Task objective →
Please set down exactly the lines of the listing below from the line containing "outer_tube();" through the line containing "# against a", both lines included, leaving out all other lines.

Dataset extract →
....
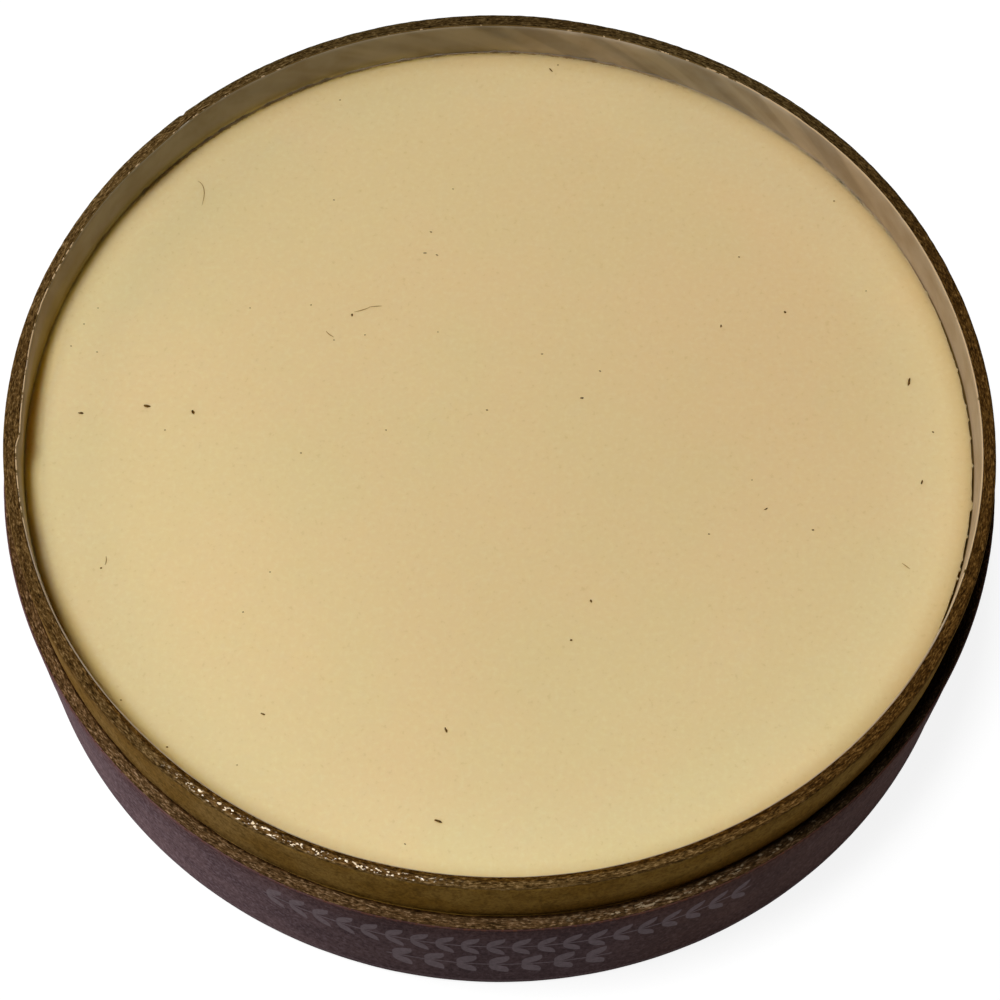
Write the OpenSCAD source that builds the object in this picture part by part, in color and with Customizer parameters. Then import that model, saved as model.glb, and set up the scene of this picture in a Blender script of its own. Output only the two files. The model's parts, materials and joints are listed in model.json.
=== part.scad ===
// Round paperboard pack of cream deodorant, open, without its lid.
// A short outer tube carries a paper label. A taller inner tube is glued into it and stands proud
// as the neck. Both stand round a base disc, and the neck is lined and filled with poured wax.
// Origin: centre of the foot, on the surface the pack stands on. +Z up, -Y to the front.

/* [Outer tube] */
// Diameter over the label
outer_d = 80; // [60:0.5:110]
// Height of the outer tube, from the foot to the shoulder
body_h = 15; // [12:0.5:60]
// Wall of the outer tube's board
outer_wall = 0.7; // [0.5:0.05:2]

/* [Label] */
// Thickness of the printed paper
label_t = 0.15; // [0.08:0.01:0.3]
// Bare board below the label's lower edge
label_low = 0.3; // [0.1:0.05:1]
// Width of the lap where the label's end covers its start
label_lap = 6; // [3:0.5:12]
// Direction of the lap's edge, counted from +X towards +Y
label_seam_at = 62; // [50:1:65]

/* [Neck tube] */
// Height of the neck above the shoulder
neck_rise = 6.3; // [3:0.1:12]
// Wall of the neck tube's board
neck_wall = 0.9; // [0.6:0.05:2]
// Gap between the neck's thickest place and the outer tube, which glue fills
glue_clear = 0.2; // [0.1:0.05:0.6]
// How far the glue line stays below the shoulder
glue_low = 0.1; // [0.1:0.05:1]

/* [Plies] */
// Thickness of the ply that laps over the winding's start
ply_t = 0.3; // [0.2:0.05:0.5]
// How far that ply's end stands out of the neck's round outside
ply_out = 0.2; // [0.05:0.05:0.2]
// Direction of the inner ply's start, counted from +X towards +Y
ply_start_at = 186; // [160:1:200]
// Angle from the inner ply's start back to the outer ply's end
ply_sweep = 51; // [30:1:80]

/* [Liners] */
// Thickness of the greaseproof film
liner_t = 0.12; // [0.05:0.01:0.3]

/* [Base] */
// Thickness of the base disc
base_t = 1.5; // [0.8:0.1:3]
// Depth of the base disc above the foot
base_recess = 1; // [0.2:0.1:2]

/* [Fill] */
// Depth of the wax surface below the rim
fill_depth = 3.9; // [1:0.1:6]
// Gap between wax and liner at the left, where the wax still clings
fill_tight = 0.03; // [0.01:0.01:0.1]
// How far the shrunk wax has moved to the left
fill_shift = 0.12; // [0:0.01:0.4]
// Radius of the wax's upper edge
fill_edge_r = 0.5; // [0.1:0.05:1.5]

/* [Hidden] */
$fn = 180;
past = 1;           // how far a cutter runs past what it cuts
step_arc = 4;       // angle over which film or paper climbs a cut end
fade_arc = 20;      // angle over which a ply's thickness is pressed away
facet_arc = 1;      // angle between the points of a bulge's outline
least_bulge = 0.02; // what is left of a bulge at its flat end

// The outer tube, from the label inwards
label_r = outer_d / 2;
label_mid_r = label_r - label_t / 2;
board_r = label_r - label_t;
bore_r = board_r - outer_wall;
// The neck tube, inside the bore
neck_r = bore_r - glue_clear - ply_out;
neck_bore_r = neck_r - neck_wall;
neck_mid_r = neck_r - neck_wall / 2;
liner_r = neck_bore_r - liner_t;
fill_r = liner_r - fill_tight - fill_shift;
// Heights above the foot
seat_z = base_recess + base_t;
film_z = seat_z + liner_t;
glue_z = body_h - glue_low;
rim_z = body_h + neck_rise;
fill_z = rim_z - fill_depth;
// The wound plies run from the inner ply's start back to the outer ply's end
ply_end_at = ply_start_at - ply_sweep;
// The label's lap, as the angle where its end lies flat again
lap_end_at = label_seam_at + label_lap / board_r * 180 / PI + step_arc;

// 0 at t = 0 and 1 at t = 1, level at both ends
function ease(t) = let (u = min(max(t, 0), 1)) u * u * (3 - 2 * u);

// How far the lapped ply stands out of the neck's outside at an angle: next to nothing at its
// start, its full step at its cut end
function outer_bulge(a) =
    least_bulge + (ply_out - least_bulge) * ease((ply_start_at - a) / ply_sweep);

// How far the same ply stands into the bore: it climbs at its cut start, gives way to the
// outer bulge, and is pressed away past its end
function inner_bulge(a) =
    least_bulge
    + (ply_t - outer_bulge(a))
    * ease((ply_start_at + step_arc / 2 - a) / step_arc)
    * ease((a - ply_end_at + fade_arc) / fade_arc);

// How far the label's end stands out over the label's start
function lap_bulge(a) =
    least_bulge + (label_t - least_bulge) * ease((lap_end_at - a) / step_arc);

function spread(from, to) =
    let (parts = ceil((to - from) / facet_arc))
    [for (i = [0 : parts]) from + (to - from) * i / parts];
inner_angles = spread(ply_end_at - fade_arc, ply_start_at + step_arc / 2);
outer_angles = spread(ply_end_at, ply_start_at);
lap_angles = spread(label_seam_at, lap_end_at);

function polar(r, a) = [r * cos(a), r * sin(a)];

// Outline of the strip between two radii, each given once for every angle
function strip(inner, outer, angles) =
    let (last = len(angles) - 1)
    concat(
        [for (i = [0 : last]) polar(outer[i], angles[i])],
        [for (i = [last : -1 : 0]) polar(inner[i], angles[i])]
    );

function level(r, angles) = [for (a = angles) r];

module ring(outer, inner, z0, z1) {
    translate([0, 0, z0])
        difference() {
            cylinder(r = outer, h = z1 - z0);
            translate([0, 0, -past]) cylinder(r = inner, h = z1 - z0 + 2 * past);
        }
}

module disc(r, z0, thickness) {
    translate([0, 0, z0]) cylinder(r = r, h = thickness);
}

// A prism between two heights on the outline of a strip
module strip_prism(inner, outer, angles, z0, z1) {
    translate([0, 0, z0]) linear_extrude(z1 - z0) polygon(strip(inner, outer, angles));
}

// What the lapped ply takes from the space inside the neck, shrunk by an inset
module ply_bulge_inside(inset, z0, z1) {
    strip_prism(
        [for (a = inner_angles) neck_bore_r - inset - inner_bulge(a)],
        level(neck_bore_r + past, inner_angles),
        inner_angles, z0, z1
    );
}

// The space inside the neck, shrunk by an inset
module neck_inside(inset, z0, z1) {
    difference() {
        disc(neck_bore_r - inset, z0, z1 - z0);
        ply_bulge_inside(inset, z0 - past, z1 + past);
    }
}

module outer_tube() {
    color("#6e5a3a") ring(board_r, bore_r, 0, body_h);
}

// The label follows the board, and its end stands on its start at the lap
module label_wrap() {
    color("#4a3a40") {
        ring(label_r, board_r, label_low, body_h);
        strip_prism(
            level(label_mid_r, lap_angles), [for (a = lap_angles) label_r + lap_bulge(a)],
            lap_angles, label_low, body_h
        );
    }
}

module base_disc() {
    color("#8a7350") disc(bore_r, base_recess, base_t);
}

// Film laminated on the base disc before the disc is pressed in
module base_liner() {
    color("#a39a80") disc(bore_r, seat_z, liner_t);
}

// The neck stands on the base's film. Its lower stretch carries the dried glue line.
module neck_tube() {
    color("#7c6238")
        difference() {
            union() {
                disc(neck_r, film_z, rim_z - film_z);
                disc(bore_r, film_z, glue_z - film_z);
                strip_prism(
                    level(neck_mid_r, outer_angles),
                    [for (a = outer_angles) neck_r + outer_bulge(a)],
                    outer_angles, film_z, rim_z
                );
            }
            neck_inside(0, film_z - past, rim_z + past);
        }
}

// Film against the inside of the neck, over the step of the lapped ply
module neck_liner() {
    color("#9a8a6a")
        difference() {
            neck_inside(0, film_z, rim_z);
            neck_inside(liner_t, film_z - past, rim_z + past);
        }
}

module fill_profile() {
    height = fill_z - film_z;
    square([fill_r - fill_edge_r, height]);
    square([fill_r, height - fill_edge_r]);
    translate([fill_r - fill_edge_r, height - fill_edge_r])
        intersection() {
            circle(r = fill_edge_r);
            square(fill_edge_r);
        }
}

// Poured wax, clinging at the left and shrunk away from the film at the right
module deodorant_fill() {
    color("#dcc896")
        difference() {
            translate([-fill_shift, 0, film_z]) rotate_extrude() fill_profile();
            ply_bulge_inside(liner_t + fill_tight, film_z - past, rim_z);
        }
}

outer_tube();
label_wrap();
base_disc();
base_liner();
neck_tube();
neck_liner();
deodorant_fill();
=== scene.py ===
# %% [markdown]
# This script dresses a round paperboard pack of cream deodorant, open, without its lid. Two wound
# board tubes, a printed paper label, a greaseproof film and a poured wax filling make the real one.
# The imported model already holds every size, so the script starts there: it loads the model and keeps
# its box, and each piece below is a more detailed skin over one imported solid. Modelling by eye
# against a picture would also work, but then the looks and the construction could drift apart.

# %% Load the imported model
import json
import math

import bpy
import numpy as np
from mathutils import Matrix, Vector


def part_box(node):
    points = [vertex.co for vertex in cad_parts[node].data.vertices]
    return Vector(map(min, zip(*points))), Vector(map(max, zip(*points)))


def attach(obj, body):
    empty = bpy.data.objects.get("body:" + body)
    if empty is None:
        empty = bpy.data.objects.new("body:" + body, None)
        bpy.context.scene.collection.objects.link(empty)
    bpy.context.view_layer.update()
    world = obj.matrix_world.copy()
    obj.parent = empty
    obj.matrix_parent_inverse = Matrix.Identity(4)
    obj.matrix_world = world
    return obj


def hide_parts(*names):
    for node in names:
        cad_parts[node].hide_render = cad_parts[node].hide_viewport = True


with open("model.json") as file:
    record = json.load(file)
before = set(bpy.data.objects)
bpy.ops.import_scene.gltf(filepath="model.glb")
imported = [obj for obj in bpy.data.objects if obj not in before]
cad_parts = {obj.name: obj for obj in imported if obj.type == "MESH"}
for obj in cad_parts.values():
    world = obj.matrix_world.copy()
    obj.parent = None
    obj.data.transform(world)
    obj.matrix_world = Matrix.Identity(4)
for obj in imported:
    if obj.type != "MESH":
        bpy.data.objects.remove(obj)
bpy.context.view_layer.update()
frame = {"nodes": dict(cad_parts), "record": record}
print("packed pieces:", ", ".join(sorted(frame["nodes"])))

# %% [markdown]
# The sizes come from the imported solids, in millimetres, because the pack is small and a board wall
# reads better as 0.9 than as 0.0009. Only the unevenness of the wound plies has its own numbers, in
# the next cell: it is a change of thickness along the way round, which no box can tell.

# %% Sizes in millimetres
MM = 0.001


def reach(node):
    """How far a round piece reaches from the axis."""
    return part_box(node)[1].x / MM


def top(node):
    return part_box(node)[1].z / MM


def foot(node):
    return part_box(node)[0].z / MM


mounts = {mount["name"]: mount for mount in frame["record"]["mounts"]}
label_r = reach("label_wrap")
board_r = reach("outer_tube")
bore_r = reach("base_disc")
neck_r = mounts["neck_collar"]["dims"]["r_mm"]
neck_bore_r = reach("neck_liner")
film_t = top("base_liner") - foot("base_liner")
film_r = neck_bore_r - film_t
label_foot_z = foot("label_wrap")
shoulder_z = top("outer_tube")
base_z = foot("base_disc")
film_z = top("base_liner")
wax_z = top("deodorant_fill")
rim_z = top("neck_tube")
print(f"label {label_r:.2f}, board {board_r:.2f}, neck {neck_r:.2f}, neck bore {neck_bore_r:.2f}")
print(f"shoulder at {shoulder_z:.2f}, wax at {wax_z:.2f}, rim at {rim_z:.2f}")

# %% [markdown]
# The neck is wound from plies. One ply starts inside at the left, as a short thick place, and its end
# lies outside further back, as a small notch. The saw also left the wall uneven in thickness. That
# is a matter of tenths, and no rule gives it, so two short tables hold it: how far the outer side
# stands out, and how far the bore's edge leans at the rim. The inner step and the lean show at the
# rim and fade towards the wax. Angles count from the right side towards the back. The curve that
# eases from 0 to 1 gives every step a soft start and end.

# %% The step of the wound plies
PLY_T = 0.3
PLY_START_AT = 186
PLY_END_AT = 135
PLY_RUN_OUT = 19
PLY_CLIMB = 1.2
PLY_NOTCH = 0.6
NOTCH_DEPTH = 0.13
OUTER_SIDE = (
    (0, -0.14), (20, -0.14), (32, -0.08), (81, -0.06), (85, 0.04), (118, 0.09), (137, 0.05),
    (165, 0), (320, 0), (345, -0.1), (360, -0.14),
)
BORE_EDGE = (
    (0, -0.28), (10, -0.34), (20, -0.36), (30, -0.27), (50, -0.25), (60, -0.21), (70, -0.26), (90, -0.2),
    (100, -0.08), (113, 0.04), (122, 0), (128, 0.1), (133, 0.08), (141, -0.1), (147, 0.02), (158, 0.08),
    (166, 0.16), (174, 0), (186, -0.06), (196, -0.1), (210, -0.04), (230, -0.15), (250, -0.04),
    (280, -0.06), (300, -0.12), (330, -0.14), (350, -0.22), (360, -0.28),
)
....
Result →
outer_tube();
label_wrap();
base_disc();
base_liner();
neck_tube();
neck_liner();
deodorant_fill();
=== scene.py ===
# %% [markdown]
# This script dresses a round paperboard pack of cream deodorant, open, without its lid. Two wound
# board tubes, a printed paper label, a greaseproof film and a poured wax filling make the real one.
# The imported model already holds every size, so the script starts there: it loads the model and keeps
# its box, and each piece below is a more detailed skin over one imported solid. Modelling by eye
# against a picture would also work, but then the looks and the construction could drift apart.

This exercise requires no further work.